While the medical examiner ruled that an NYPD-banned chokehold was in part responsible for the death of Eric Garner, the office refuses to release the results of its toxicology tests.

“We do not make the test results public,” Julie Bolcer, spokeswoman for the medical examiner, wrote in an email over the weekend. But she did not explain why they would not be made public — somewhat baffling because the office released partial autopsy findings.

Bolcer said the 6-foot-3, 350-pound Garner — who was a diabetic and suffered from heart problems — died from a chokehold and compression to the chest. Cops tried to detain Garner, 43, in Staten Island last month for selling untaxed cigarettes.

The findings are important because they could reveal whether medications or other substances were in Garner’s system when he died.
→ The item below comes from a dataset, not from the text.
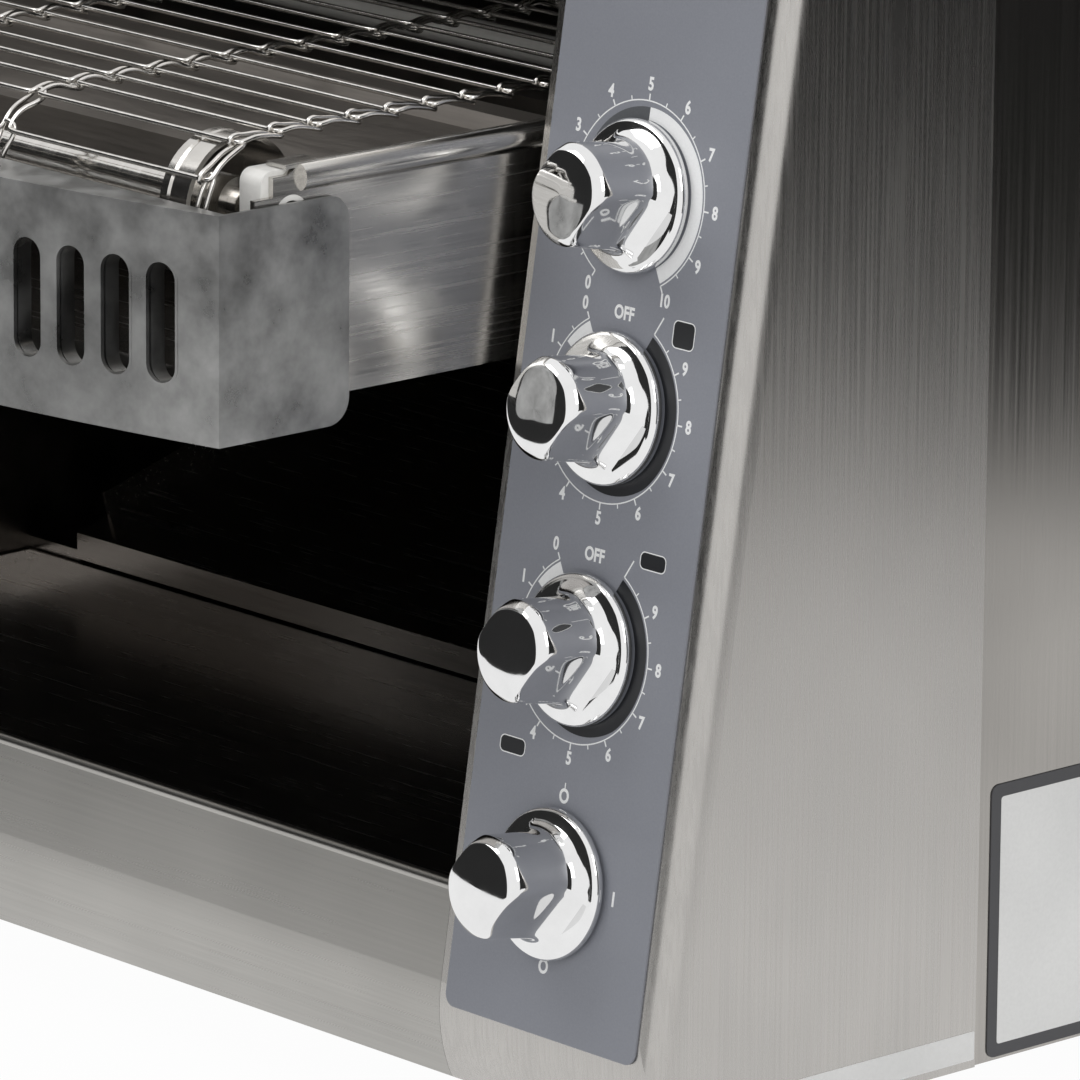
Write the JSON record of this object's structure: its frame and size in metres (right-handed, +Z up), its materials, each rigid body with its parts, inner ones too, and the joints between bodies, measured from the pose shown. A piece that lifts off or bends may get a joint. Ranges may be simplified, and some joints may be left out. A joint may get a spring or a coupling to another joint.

That detail will be central as Staten Island becomes the epicenter in the investigation.

The NYPD has long released toxicology results in cases when people died while in police custody or while resisting arrest. “We always released it in resisting cases,” a former top NYPD official said on condition of anonymity, “because it might explain why someone might resist.”

Chris Dunn, the associate legal director for the NY Civil Liberties Union, said: “The only reason they release that information is to dirty people up.”

The Rev. Al Sharpton, who wants a prosecution of Daniel Pantaleo — the officer who applied the chokehold on Garner — has said Staten Island District Attorney Daniel Donovan should indict the cop or defer prosecution to federal authorities. It is rare for district attorneys to give up authority to other law enforcement agencies. Donovan, a Republican in a largely white and working-class borough, has said his office is awaiting an official death certificate and the autopsy results.

And it is equally rare for federal authorities to step in before local prosecutions have been undertaken. Despite Sharpton’s caterwauling, the feds have declined to prosecute officers in some previous cases.

As minor as the charge against him was and as tragic the outcome was, the cops responded to a complaint. And Garner appears to have resisted arrest, saying: “This ends today.”

Those words have become a rallying cry for his supporters.